The Worst Crime en rajoute une couche en nous accusant directement d’être complices de la situation actuelle par notre passivité et notre apathie face aux événements, le crime en question étant l’indifférence face à une société qui se délite et perd ses valeurs… Juste une guitare noyée de reverb et un rythme évoquant le tambour qui accompagne le peloton d’exécution, la sentence va tomber et chacun devra payer, ce qui sera le cas avec Scum, attaque d’une incroyable violence ponctuée d’une incantation définitive, « pull the trigger » (« presse la gâchette »), sans que l’on sache s’il s’agisse d’un appel au meurtre ou au suicide.

En route pour la joie (ou pas)

En route pour la joie (ou pas)

Comme conscients de devoir relâcher la pression après une telle charge, Depeche Mode renoue avec son autre obsession favorite, le sexe et les relations qui en découlent. Du sensuel You Move à Poison Heart et son arrière goût de matin blème où les amants n’ont plus rien à se dire, on retrouve Martin L. Gore face à son miroir, essayant toujours de trouver la clef des relations humaines lorsqu’un oreiller fait partie de l’équation.

Mais l’accalmie est de courte durée… Le délicat Eternal dédié à ses enfants, où il espère pouvoir les protéger de futures retombées radioactives fait figure de bluette comparée à Poorman, nouvelle critique de l’aveuglement de notre société face à ses laissés-pour-compte en mode blues synthétique qui renvoie aux sonorités de Delta Machine (2013) et surtout Fail qui conclut l’album sur une note sans appel, plus d’espoir, on s’est baisés tout seul (we’re fucked, littéralement), c’est l’échec.
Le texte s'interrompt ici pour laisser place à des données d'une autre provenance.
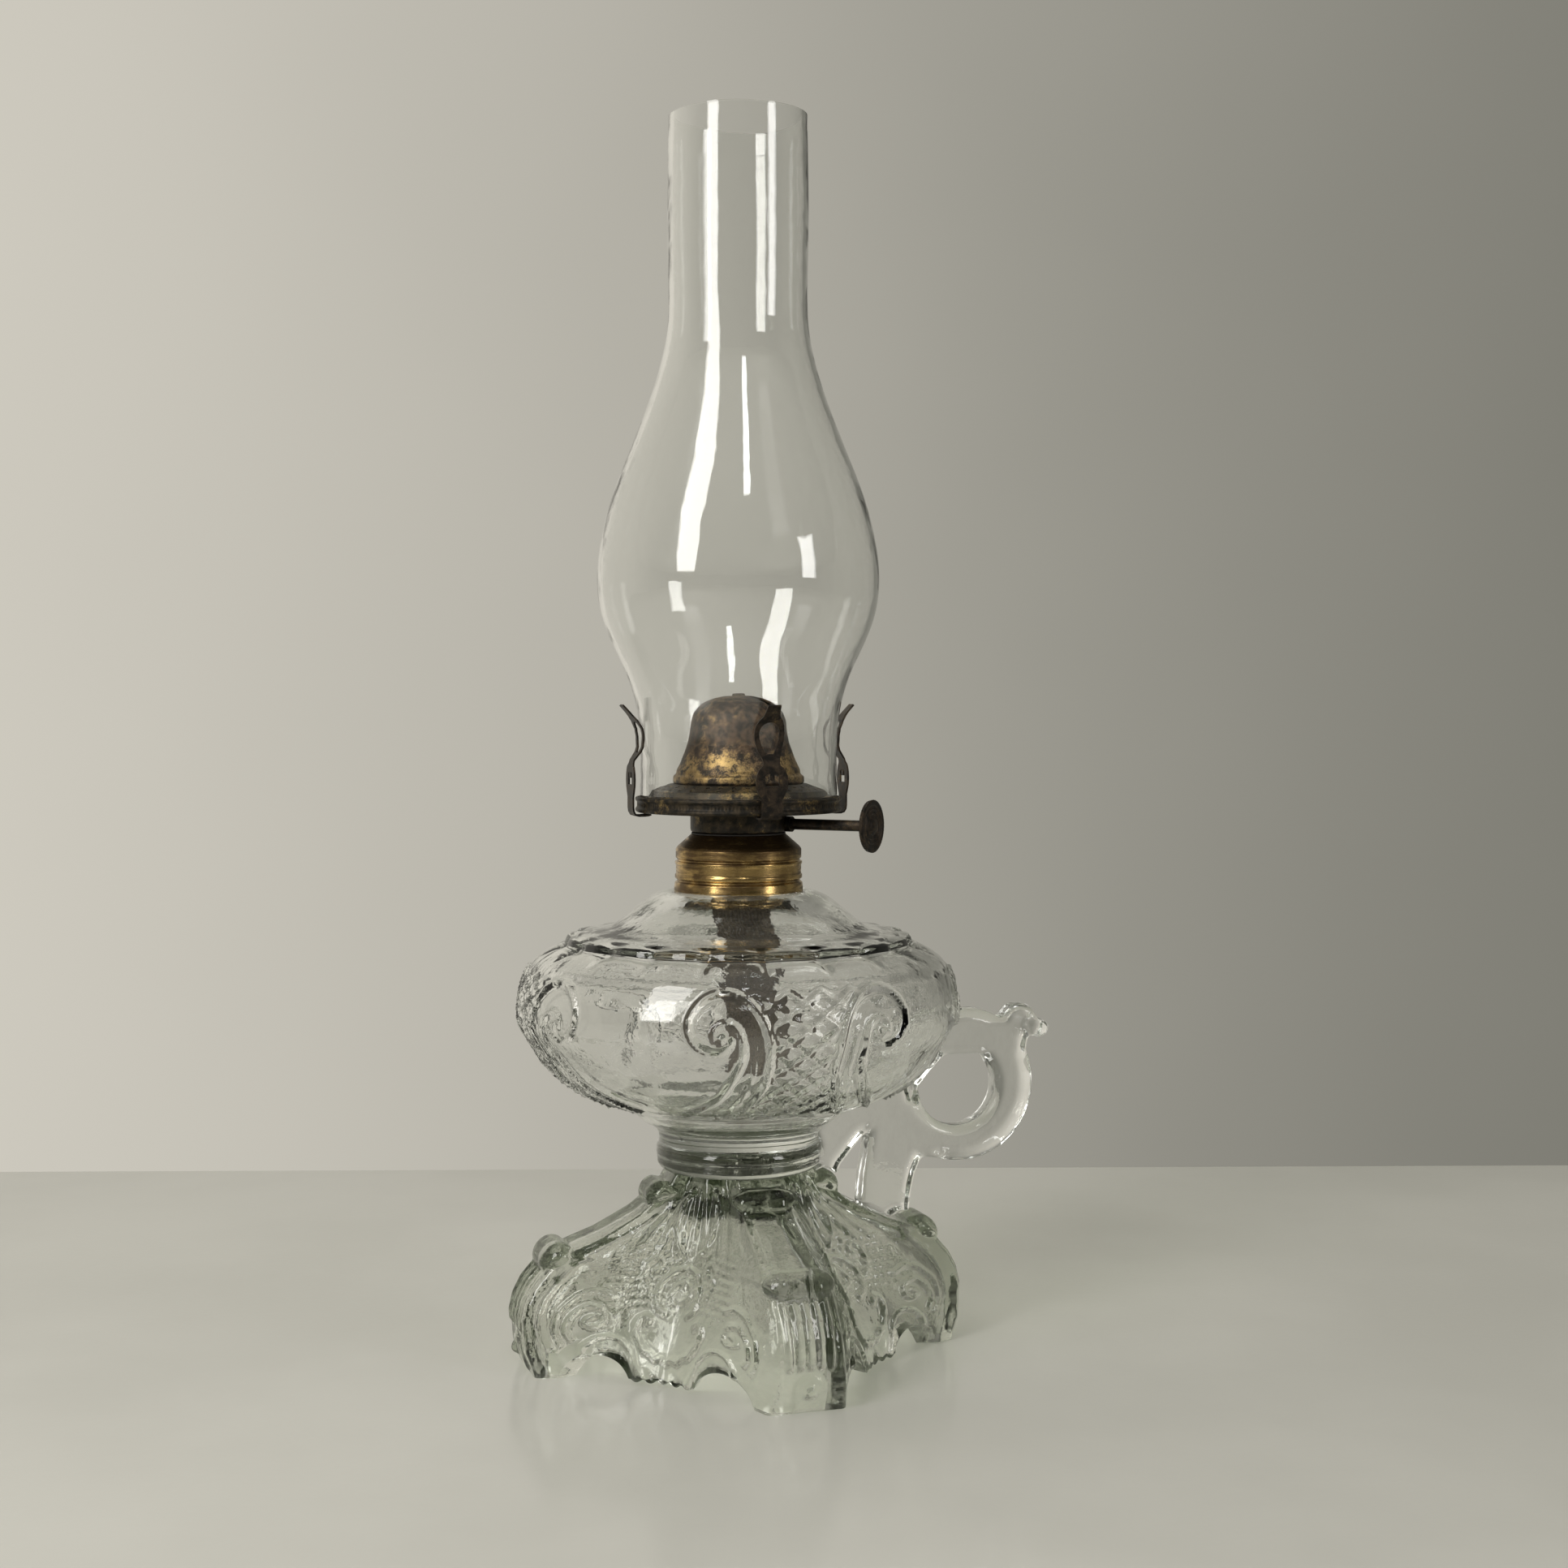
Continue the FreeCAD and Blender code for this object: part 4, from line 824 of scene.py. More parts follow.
def foot_relief(skin):
    """Ridges along the ornament's lines, grains between them high up, and flutes down each leg."""
    across, up = face_places(skin)
    flat = np.stack([across, up, 0 * up], axis=-1)
    height = np.zeros(across.shape)
    for line, wide, tall in FACE_LINES:
        path = flowing(line)
        path = np.stack([path[:, 0], path[:, 1], 0 * path[:, 0]], axis=1)
        height = np.maximum(height, tall * ridge(near_line(flat, path, np.full(len(path), wide))))
    open_ground = np.clip((up - 27.0) / 6.0, 0, 1) * np.clip((56.0 - up) / 6.0, 0, 1)
    open_ground = open_ground * np.clip((30.0 - across) / 4.0, 0, 1)
    plain = np.hypot(across / 1.2, (up - 18.5)) < 8.0
    height = np.maximum(height, 0.9 * grains(across, up, 3.3) * open_ground * ~plain)
    whole = np.concatenate([height[:, :-1]] * 4, axis=1)
    fade = np.clip((FOOT_HIGH - skin[..., 2]) / 1.5, 0, 1) * np.clip(skin[..., 2] / 2.0, 0, 1)
    return (whole + plumes(skin) + leg_relief(skin, whole)) * fade


def plumes(skin):
    """Low ribs that run down from the neck and spread as the foot widens."""
    angle = np.arctan2(skin[..., 1], skin[..., 0])
    z = skin[..., 2]
    band = np.clip((z - 41.0) / 5.0, 0, 1) * np.clip((69.0 - z) / 3.0, 0, 1)
    off_leg = np.clip((leg_fold(angle)[1] - 0.30) / 0.08, 0, 1)
    return 0.75 * np.abs(np.cos(angle * 26.0 + 0.05 * z)) * band * off_leg


# each roll across a leg: its height, half its straight length, and its thickness
LEG_ROLLS = ((64.0, 5.0, 5.6), (42.5, 5.6, 6.8))


def leg_relief(skin, ground):
    """Two pill-shaped rolls across each leg, five flutes below them, a toe shield and its boss.

    Every shape is placed by its distance across the leg and its distance along the leg's outline."""
    angle = np.arctan2(skin[..., 1], skin[..., 0])
    signed, size = leg_fold(angle)
    side = np.abs(np.hypot(skin[..., 0], skin[..., 1]) * np.sin(signed))
    near = np.clip((0.62 - size) / 0.1, 0, 1)
    down = np.arange(len(skin))[:, None] * ROW_STEP
    along = run_lengths(FOOT_ROWS[:, [1, 0]])
    height = np.zeros(side.shape)
    for centre, half_long, thick in LEG_ROLLS:
        gap = np.hypot(np.maximum(side - half_long, 0), down - np.interp(centre, FOOT_ROWS[:, 0], along))
        height = np.maximum(height, 0.82 * np.sqrt(np.clip(thick ** 2 - gap ** 2, 0, None)) * near)
    front = np.clip((10.2 - side) / 1.0, 0, 1) * (size < 0.5)
    run = np.clip((skin[..., 2] - 15.5) / 2.0, 0, 1) * np.clip((39.5 - skin[..., 2]) / 1.5, 0, 1)
    flutes = (1.7 * np.abs(np.cos(side * np.pi / 3.9)) - 0.3) * front * run
    top = 14.5 - 0.1 * side ** 2
    shield = 0.9 * np.clip((6.2 - side) / 0.7, 0, 1) * np.clip((top - skin[..., 2]) / 0.8, 0, 1)
    boss = 2.1 * ridge(np.hypot(side, (skin[..., 2] - 8.6)) / 3.8)
    made = np.maximum(np.maximum(height, flutes), (shield + boss) * (size < 0.5))
    return np.where(made > 0, np.maximum(made - ground, 0), 0)


def make_foot():
    """Outer skin with ornament and top, the hollow beneath, and the narrow ring they stand on."""
    skin = make_foot_body()
    skin = skin + normals_of(skin) * foot_relief(skin)[..., None]
    skin[..., 2] = np.clip(skin[..., 2], 0.0, FOOT_HIGH)
    angle = foot_angles()[::4]
    hollow_rows = FOOT_ROWS[1:-3].copy()
    hollow_rows[:, 0] -= 4.2 * np.minimum(1.0, hollow_rows[:, 0] / 40.0)
    length = run_lengths(hollow_rows[:, [1, 0]])
    even = np.linspace(0, length[-1], 34)
    hollow_rows = np.stack([np.interp(even, length, column) for column in hollow_rows.T], axis=1)
    radius = foot_skin(hollow_rows, angle, FOOT_WALL)
    radius = smoothed(smoothed(radius, 1.0, axis=1, wrap=True), 0.8)
    z = hollow_rows[:, :1] + 0 * radius
    edge = skin[0, ::4, 2]
    z = np.maximum(z, edge[None, :] + 0.15 * np.arange(len(z))[:, None])
    z[0] = edge
    crown = np.array([(0.93, 1.8), (0.80, 3.6), (0.60, 5.2), (0.32, 6.2)])
    radius = np.concatenate([radius, radius[-1:] * crown[:, :1]])
    z = np.concatenate([z, z[-1:] + crown[:, 1:]])
    hollow = np.stack([radius * np.cos(angle), radius * np.sin(angle), z], axis=-1)
    rows, columns = skin.shape[:2]
    first, quarter = rows * columns, columns // 4
    inner_rows = len(hollow)
    poles = first + inner_rows * quarter
    points = np.concatenate([skin.reshape(-1, 3), hollow.reshape(-1, 3),
                             [[0, 0, FOOT_HIGH], [0, 0, hollow[-1, 0, 2]]]])
    inner_faces = grid_faces(inner_rows, quarter, first)[:, ::-1]
    under = bridge_faces(np.arange(columns), first + np.arange(quarter))[:, ::-1]
    ceiling = fan_faces(first + (inner_rows - 1) * quarter + np.arange(quarter), poles + 1)
    joint = fan_faces((rows - 1) * columns + np.arange(columns), poles, False)
    faces = [grid_faces(rows, columns), inner_faces, np.concatenate([under, ceiling]), joint]
    return new_piece("pressed_foot", points, faces, "lamp_body", ["glass_foot"], "foot_glass",
                     foot_glass, 70.0, len(joint))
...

On sort donc de Spirit le nœud coulant à la main (sans jeu de mot), en se demandant si on va le passer autour du cou du premier réactionnaire venu ou si on doit chercher une branche bien solide pour s’y pendre. Avec cet album, Depeche Mode nous offre sa vision du monde la plus pessimiste depuis Black Celebration (1986) qui annonçait déjà la couleur dans tous les sens du terme. Trente ans plus tard, l’esprit invoqué par cette messe noire a atteint sa maturité, et ça fout les jetons. Attention chef-d’œuvre.